Roanoke Times Copyright (c) 1995, Landmark Communications, Inc. DATE: FRIDAY, March 2, 1990 TAG: 9003023191 SECTION: NATIONAL/INTERNATIONAL PAGE: A8 EDITION: METRO SOURCE: By Associated Press DATELINE: LENGTH: Medium
At the opening of the 17th annual Conservative Political Action Conference, David Keene, chairman of the American Conservative Union, said movement activists, once highly suspicious of George Bush, have been "somewhat pleasantly surprised" by him.
"I think most conservatives are relatively pleased with the direction the administration has taken," Keene said.
Vice President Dan Quayle said the conservatives should congratulate themselves for the victories of democratic movements in Central America and Eastern Europe.

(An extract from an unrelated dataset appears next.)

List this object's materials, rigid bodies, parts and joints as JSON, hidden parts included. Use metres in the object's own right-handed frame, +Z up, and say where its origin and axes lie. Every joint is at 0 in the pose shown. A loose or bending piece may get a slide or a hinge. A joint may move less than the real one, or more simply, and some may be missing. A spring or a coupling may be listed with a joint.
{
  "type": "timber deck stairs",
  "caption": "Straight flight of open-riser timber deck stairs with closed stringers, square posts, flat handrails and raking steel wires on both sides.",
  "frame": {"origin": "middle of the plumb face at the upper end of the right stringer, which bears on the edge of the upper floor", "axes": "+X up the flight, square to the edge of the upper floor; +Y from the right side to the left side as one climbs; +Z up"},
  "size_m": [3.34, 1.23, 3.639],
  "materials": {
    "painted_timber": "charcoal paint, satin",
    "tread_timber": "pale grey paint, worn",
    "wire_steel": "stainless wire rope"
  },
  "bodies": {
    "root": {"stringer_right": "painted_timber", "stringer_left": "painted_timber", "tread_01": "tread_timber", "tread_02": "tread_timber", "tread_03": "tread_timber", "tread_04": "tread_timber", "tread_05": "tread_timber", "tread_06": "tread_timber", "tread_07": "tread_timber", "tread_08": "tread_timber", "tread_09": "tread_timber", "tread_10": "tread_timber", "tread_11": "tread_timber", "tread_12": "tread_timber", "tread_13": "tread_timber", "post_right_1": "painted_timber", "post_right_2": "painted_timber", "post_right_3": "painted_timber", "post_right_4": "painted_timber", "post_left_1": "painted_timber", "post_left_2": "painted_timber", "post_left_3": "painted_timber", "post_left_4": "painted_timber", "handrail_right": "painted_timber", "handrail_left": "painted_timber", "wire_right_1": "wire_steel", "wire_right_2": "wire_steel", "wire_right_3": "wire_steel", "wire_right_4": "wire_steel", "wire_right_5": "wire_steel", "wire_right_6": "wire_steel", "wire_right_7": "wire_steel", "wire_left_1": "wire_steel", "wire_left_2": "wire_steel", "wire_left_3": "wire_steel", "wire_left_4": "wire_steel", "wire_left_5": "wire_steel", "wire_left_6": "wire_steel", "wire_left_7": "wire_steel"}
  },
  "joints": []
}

"We are the ones who created the environment for the Berlin Wall to fall," Quayle said at the organization's dinner Thursday night.

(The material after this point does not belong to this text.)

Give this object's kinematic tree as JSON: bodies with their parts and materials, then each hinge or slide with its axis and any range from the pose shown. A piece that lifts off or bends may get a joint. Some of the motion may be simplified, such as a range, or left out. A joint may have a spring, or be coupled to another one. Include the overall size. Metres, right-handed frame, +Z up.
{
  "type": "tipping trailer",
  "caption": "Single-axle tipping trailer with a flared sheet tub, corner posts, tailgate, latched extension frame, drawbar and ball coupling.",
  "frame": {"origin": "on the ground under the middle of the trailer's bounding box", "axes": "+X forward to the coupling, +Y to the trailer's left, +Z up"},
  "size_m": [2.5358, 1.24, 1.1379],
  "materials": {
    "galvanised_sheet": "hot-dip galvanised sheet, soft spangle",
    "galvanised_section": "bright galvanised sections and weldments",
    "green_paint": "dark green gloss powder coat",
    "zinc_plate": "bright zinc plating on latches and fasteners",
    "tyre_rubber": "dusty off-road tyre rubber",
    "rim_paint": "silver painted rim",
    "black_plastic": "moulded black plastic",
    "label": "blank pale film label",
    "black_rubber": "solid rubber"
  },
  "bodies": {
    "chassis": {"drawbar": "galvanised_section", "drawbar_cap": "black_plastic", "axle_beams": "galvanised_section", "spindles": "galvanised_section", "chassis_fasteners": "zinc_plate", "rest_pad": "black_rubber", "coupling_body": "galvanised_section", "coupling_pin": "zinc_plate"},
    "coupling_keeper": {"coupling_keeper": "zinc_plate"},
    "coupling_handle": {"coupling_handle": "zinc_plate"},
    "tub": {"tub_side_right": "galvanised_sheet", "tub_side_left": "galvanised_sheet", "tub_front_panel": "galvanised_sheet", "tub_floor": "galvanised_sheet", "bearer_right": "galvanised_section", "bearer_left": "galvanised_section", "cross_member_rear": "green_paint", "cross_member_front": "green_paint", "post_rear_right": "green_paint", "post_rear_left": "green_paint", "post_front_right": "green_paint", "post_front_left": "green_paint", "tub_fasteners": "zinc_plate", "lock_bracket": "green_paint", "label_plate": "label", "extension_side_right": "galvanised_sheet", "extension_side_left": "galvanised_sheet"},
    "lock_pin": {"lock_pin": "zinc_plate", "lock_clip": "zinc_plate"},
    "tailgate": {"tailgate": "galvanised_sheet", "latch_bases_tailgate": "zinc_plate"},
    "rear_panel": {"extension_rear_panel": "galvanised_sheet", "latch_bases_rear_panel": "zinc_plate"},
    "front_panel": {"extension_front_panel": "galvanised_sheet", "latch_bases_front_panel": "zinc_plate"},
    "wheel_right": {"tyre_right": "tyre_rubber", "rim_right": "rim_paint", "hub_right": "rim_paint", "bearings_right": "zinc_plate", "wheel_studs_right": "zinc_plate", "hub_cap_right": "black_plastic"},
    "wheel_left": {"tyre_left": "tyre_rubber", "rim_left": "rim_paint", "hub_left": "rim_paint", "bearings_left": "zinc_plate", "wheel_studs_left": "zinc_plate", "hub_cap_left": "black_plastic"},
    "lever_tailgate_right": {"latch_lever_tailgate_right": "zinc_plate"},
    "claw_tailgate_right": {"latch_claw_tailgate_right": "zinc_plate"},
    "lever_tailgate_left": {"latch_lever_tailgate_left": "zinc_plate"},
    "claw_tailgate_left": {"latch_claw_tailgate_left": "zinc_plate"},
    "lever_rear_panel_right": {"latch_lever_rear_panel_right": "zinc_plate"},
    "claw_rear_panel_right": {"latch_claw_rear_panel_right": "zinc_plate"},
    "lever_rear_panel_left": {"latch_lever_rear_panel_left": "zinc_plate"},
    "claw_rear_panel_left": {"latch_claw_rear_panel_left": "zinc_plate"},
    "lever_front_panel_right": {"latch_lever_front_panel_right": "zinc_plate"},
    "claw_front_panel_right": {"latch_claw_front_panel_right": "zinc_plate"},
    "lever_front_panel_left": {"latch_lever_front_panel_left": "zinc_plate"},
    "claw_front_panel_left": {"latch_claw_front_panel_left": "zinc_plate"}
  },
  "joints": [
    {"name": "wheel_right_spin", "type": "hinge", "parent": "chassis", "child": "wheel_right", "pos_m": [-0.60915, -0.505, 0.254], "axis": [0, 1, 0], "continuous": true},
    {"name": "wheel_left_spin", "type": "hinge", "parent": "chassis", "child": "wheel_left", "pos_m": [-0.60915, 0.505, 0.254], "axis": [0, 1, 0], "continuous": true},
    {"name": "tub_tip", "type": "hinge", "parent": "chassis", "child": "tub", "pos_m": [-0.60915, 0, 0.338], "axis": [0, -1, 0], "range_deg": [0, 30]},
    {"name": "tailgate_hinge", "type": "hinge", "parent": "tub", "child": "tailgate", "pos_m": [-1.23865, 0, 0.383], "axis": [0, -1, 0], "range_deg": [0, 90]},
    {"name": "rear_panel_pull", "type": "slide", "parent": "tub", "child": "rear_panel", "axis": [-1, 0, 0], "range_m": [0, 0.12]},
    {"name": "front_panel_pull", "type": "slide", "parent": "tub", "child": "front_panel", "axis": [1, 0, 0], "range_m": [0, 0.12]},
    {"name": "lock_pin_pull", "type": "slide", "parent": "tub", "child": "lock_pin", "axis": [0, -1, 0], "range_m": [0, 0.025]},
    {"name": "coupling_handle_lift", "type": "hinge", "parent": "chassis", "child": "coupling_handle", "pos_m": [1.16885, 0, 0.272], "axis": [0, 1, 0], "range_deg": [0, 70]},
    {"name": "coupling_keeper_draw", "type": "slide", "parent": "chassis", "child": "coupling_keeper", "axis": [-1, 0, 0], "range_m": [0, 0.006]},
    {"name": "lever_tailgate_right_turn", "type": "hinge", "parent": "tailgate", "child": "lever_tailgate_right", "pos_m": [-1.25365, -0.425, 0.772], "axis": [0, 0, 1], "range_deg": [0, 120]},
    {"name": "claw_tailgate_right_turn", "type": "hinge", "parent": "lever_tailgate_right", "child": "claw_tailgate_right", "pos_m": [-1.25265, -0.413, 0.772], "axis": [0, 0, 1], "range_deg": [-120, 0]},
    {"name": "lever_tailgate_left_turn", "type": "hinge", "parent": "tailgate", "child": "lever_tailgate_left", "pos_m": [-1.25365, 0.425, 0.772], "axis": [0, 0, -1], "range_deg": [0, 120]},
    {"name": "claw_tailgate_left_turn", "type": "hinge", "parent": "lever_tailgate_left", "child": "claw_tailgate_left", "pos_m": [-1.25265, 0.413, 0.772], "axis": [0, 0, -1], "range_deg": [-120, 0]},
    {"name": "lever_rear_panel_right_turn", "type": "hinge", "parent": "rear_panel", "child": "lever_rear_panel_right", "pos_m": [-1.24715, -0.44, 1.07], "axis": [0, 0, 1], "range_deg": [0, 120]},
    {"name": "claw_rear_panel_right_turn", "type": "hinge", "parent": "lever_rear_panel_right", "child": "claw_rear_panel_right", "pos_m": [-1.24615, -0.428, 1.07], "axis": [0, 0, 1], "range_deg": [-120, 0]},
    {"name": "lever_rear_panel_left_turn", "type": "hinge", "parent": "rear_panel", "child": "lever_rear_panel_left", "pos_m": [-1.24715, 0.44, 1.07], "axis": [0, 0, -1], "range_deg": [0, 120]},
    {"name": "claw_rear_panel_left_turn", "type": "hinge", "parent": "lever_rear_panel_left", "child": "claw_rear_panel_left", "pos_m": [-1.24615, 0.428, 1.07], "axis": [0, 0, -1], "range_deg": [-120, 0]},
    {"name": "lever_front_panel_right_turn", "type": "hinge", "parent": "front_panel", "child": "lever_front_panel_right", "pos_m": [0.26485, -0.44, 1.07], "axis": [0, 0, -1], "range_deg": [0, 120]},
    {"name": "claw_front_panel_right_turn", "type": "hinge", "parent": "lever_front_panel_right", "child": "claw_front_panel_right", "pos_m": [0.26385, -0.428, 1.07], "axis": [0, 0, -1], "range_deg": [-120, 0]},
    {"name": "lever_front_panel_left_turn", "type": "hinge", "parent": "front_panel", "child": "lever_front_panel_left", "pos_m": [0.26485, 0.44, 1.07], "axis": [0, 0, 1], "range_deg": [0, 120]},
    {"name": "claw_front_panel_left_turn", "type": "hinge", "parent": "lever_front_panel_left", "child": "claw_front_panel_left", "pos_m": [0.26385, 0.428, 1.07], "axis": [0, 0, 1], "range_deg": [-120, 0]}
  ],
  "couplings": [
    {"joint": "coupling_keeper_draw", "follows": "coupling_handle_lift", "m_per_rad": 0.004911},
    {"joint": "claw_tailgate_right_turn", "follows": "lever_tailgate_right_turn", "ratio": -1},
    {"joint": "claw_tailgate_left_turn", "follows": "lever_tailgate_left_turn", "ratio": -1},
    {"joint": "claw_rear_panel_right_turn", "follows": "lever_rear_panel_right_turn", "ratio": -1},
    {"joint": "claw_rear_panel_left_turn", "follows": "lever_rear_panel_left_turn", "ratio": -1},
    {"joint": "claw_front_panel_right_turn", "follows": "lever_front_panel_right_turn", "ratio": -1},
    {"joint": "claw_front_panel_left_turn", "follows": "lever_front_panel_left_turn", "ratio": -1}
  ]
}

Quayle barely touched on the future of the U.S.-backed rebels in Nicaragua now that a new president has been elected freely there.
"Why do you think it is that the people of Nicaragua had a chance to vote for freedom and democracy and the people of Cuba have never had the chance to vote for freedom and democracy?" the vice president said. "The reason is very elementary: In Nicaragua we supported the democratic resistance; in Cuba we abandoned the resistance. Let us not make that mistake again."
Keene said the decline of communism as a threat had forced conservatism into "a period of reshaping itself."
He said developments overseas were forcing "conservatives and Republicans to focus on other problems. All in all, I would prefer to have that problem than an armed and aggressive Soviet Union."